Resistances: civil society, local elections, judicial checks and balances
V-Dem also notes resistances. In several countries undergoing autocratization, civil society continues to function, local elections remain competitive, and courts maintain their independence despite pressure. These resistances do not reverse the global trend, but they slow it down and maintain partial democratic spaces.
In the United States, the electoral components of democracy — the quality of elections themselves — remained relatively stable in 2025, with scores based on the 2024 elections, judged free and fair by international observers. This is an important nuance: the American autocratization documented by V-Dem proceeds through the weakening of institutions, not (yet) through direct electoral manipulation.

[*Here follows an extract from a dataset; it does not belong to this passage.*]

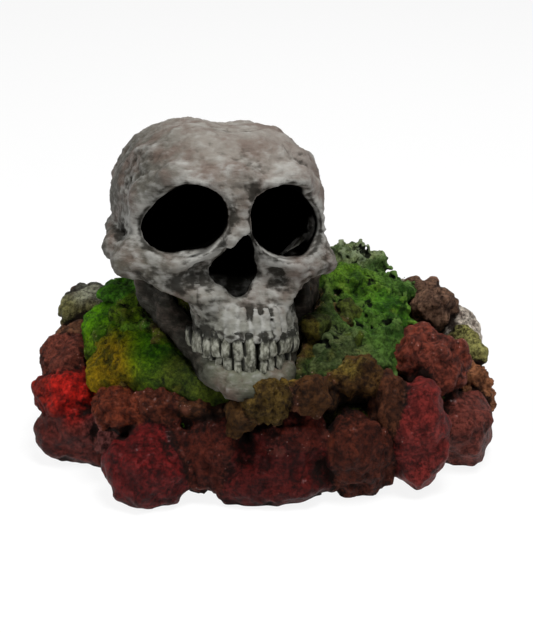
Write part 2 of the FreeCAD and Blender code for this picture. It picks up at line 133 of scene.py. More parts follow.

In Europe, several countries that had experienced episodes of autocratization — notably in Central Europe — show signs of stabilization or slight improvement. Poland, after the 2023 elections that ended eight years of PiS government, began a partial restoration of judicial independence. These cases show that democratic setbacks are not irreversible.
The question posed by the report's title — "Unraveling The Democratic Era?" — remains open. V-Dem does not predict the future. It documents a trajectory and identifies the mechanisms that produce it. The answer will depend, in part, on the capacity of civil societies, judicial institutions, and opposition parties to maintain effective checks and balances in the years to come.
Primary source: V-Dem Institute, Democracy Report 2026: Unraveling The Democratic Era?, University of Gothenburg, 2026.